-- begin --

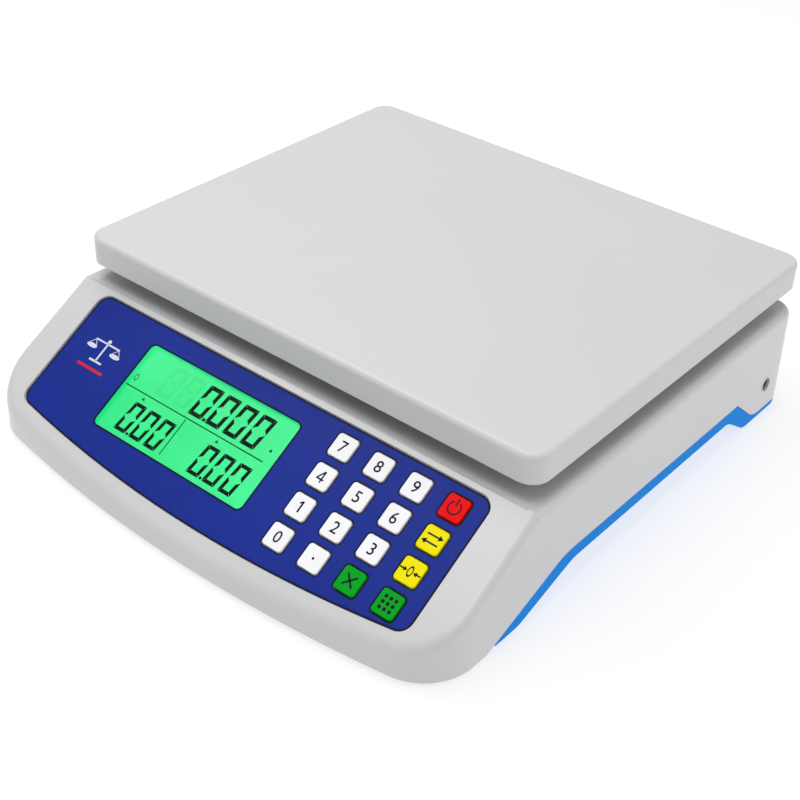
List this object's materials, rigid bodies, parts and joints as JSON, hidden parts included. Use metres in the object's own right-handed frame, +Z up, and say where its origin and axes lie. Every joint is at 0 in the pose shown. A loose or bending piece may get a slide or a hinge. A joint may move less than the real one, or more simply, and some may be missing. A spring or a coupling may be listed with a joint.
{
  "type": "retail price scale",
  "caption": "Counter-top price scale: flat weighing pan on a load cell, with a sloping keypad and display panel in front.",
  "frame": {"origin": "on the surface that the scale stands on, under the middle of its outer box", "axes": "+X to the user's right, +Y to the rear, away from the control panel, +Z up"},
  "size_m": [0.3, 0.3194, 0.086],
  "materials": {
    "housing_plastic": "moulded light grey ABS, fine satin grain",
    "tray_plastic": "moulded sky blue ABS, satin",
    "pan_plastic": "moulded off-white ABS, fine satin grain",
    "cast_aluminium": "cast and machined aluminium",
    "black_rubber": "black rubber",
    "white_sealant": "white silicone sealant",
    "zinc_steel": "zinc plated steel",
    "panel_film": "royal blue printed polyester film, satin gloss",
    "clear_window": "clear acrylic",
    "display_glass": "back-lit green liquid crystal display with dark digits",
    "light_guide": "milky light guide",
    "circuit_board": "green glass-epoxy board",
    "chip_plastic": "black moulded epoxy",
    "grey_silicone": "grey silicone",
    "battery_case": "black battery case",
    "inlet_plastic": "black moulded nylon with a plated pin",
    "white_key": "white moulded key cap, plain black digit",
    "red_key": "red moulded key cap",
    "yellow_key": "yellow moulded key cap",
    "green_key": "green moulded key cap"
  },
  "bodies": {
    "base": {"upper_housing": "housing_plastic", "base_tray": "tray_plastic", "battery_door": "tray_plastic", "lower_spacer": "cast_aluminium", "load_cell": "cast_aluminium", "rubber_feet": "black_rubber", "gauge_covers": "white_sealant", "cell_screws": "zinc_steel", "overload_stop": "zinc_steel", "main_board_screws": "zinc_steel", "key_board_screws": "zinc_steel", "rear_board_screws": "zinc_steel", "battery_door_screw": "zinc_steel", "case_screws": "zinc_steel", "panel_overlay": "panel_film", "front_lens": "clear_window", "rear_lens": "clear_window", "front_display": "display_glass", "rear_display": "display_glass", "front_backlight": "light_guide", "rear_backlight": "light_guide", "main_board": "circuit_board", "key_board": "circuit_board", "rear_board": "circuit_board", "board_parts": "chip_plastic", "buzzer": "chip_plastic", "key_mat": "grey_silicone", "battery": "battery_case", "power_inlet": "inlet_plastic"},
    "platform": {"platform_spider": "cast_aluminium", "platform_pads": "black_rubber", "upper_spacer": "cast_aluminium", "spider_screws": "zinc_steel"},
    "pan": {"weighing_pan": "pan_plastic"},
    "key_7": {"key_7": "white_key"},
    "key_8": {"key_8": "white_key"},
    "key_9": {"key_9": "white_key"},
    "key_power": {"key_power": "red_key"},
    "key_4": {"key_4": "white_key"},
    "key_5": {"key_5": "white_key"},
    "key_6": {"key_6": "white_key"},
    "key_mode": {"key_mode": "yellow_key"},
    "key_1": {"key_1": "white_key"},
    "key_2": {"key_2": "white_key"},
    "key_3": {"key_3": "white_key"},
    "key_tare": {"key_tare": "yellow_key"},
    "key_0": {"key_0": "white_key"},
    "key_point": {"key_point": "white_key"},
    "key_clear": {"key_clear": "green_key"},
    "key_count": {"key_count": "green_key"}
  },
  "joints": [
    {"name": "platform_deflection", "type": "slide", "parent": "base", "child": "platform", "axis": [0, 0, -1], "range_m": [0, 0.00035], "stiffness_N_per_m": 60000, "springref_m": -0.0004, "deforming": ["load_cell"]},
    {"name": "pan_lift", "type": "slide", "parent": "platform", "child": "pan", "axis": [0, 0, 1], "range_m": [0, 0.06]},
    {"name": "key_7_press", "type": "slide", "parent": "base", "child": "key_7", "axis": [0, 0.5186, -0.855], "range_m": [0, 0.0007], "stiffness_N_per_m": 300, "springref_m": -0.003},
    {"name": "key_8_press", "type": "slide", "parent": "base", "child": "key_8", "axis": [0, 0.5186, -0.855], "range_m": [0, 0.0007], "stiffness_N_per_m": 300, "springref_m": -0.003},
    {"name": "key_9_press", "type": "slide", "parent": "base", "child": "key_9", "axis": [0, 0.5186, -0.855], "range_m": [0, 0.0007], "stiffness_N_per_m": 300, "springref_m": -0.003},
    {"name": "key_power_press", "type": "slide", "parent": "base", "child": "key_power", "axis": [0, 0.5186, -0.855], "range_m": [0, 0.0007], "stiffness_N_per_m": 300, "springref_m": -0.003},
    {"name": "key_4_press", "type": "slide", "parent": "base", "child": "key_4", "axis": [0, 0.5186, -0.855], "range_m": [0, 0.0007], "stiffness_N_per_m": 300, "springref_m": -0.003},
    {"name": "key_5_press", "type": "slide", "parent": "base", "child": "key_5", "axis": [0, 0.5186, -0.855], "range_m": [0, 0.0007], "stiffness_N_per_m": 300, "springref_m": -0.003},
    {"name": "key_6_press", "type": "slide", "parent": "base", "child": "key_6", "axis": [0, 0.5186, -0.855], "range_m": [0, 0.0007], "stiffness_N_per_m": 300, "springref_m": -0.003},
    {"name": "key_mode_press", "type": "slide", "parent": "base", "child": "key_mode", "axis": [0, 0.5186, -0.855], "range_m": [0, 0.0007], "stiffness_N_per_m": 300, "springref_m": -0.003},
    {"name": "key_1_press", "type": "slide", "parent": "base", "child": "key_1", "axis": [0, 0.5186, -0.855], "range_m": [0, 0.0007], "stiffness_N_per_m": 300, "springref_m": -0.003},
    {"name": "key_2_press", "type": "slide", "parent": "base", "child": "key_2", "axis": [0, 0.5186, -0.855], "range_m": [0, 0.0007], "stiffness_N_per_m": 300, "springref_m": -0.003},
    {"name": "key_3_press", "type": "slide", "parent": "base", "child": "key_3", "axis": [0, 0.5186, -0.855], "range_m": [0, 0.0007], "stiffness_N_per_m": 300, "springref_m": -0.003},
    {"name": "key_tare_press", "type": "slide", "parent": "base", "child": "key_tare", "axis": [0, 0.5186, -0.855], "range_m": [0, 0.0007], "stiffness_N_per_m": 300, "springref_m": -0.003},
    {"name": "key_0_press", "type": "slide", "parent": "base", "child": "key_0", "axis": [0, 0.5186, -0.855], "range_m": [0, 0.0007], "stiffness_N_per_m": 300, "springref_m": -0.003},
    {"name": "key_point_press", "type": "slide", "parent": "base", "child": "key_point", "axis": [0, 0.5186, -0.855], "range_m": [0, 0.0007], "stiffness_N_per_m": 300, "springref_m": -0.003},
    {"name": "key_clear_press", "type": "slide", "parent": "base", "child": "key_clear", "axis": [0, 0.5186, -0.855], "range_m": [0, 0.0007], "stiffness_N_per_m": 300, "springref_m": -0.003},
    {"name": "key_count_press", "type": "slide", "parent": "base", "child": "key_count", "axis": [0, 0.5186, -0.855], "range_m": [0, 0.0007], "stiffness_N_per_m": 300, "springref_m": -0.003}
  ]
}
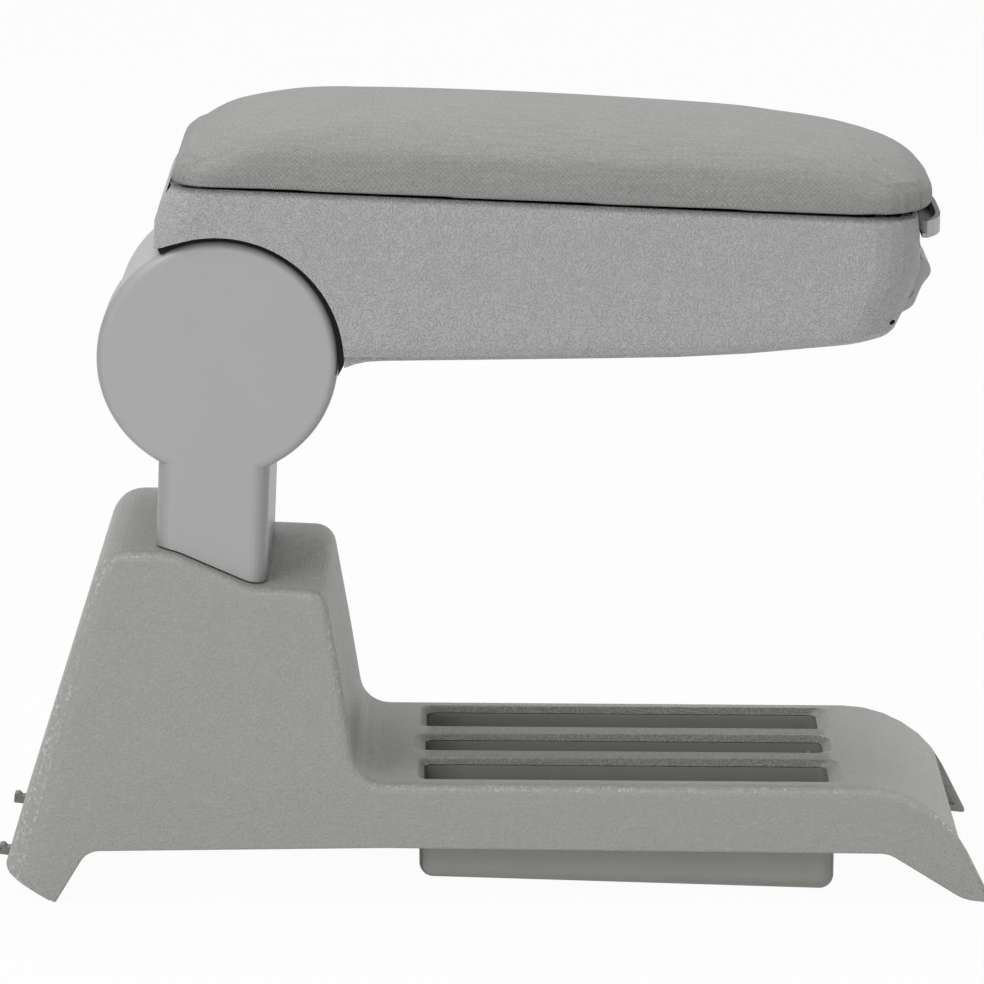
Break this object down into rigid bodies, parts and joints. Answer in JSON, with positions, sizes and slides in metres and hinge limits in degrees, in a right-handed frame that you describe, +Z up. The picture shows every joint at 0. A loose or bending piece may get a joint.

-- end --

EXERCISE DESCRIPTION> From the listing above, find the number of lines with the word "object" in them. Answer with the number only.

PROBLEM SOLUTION> 2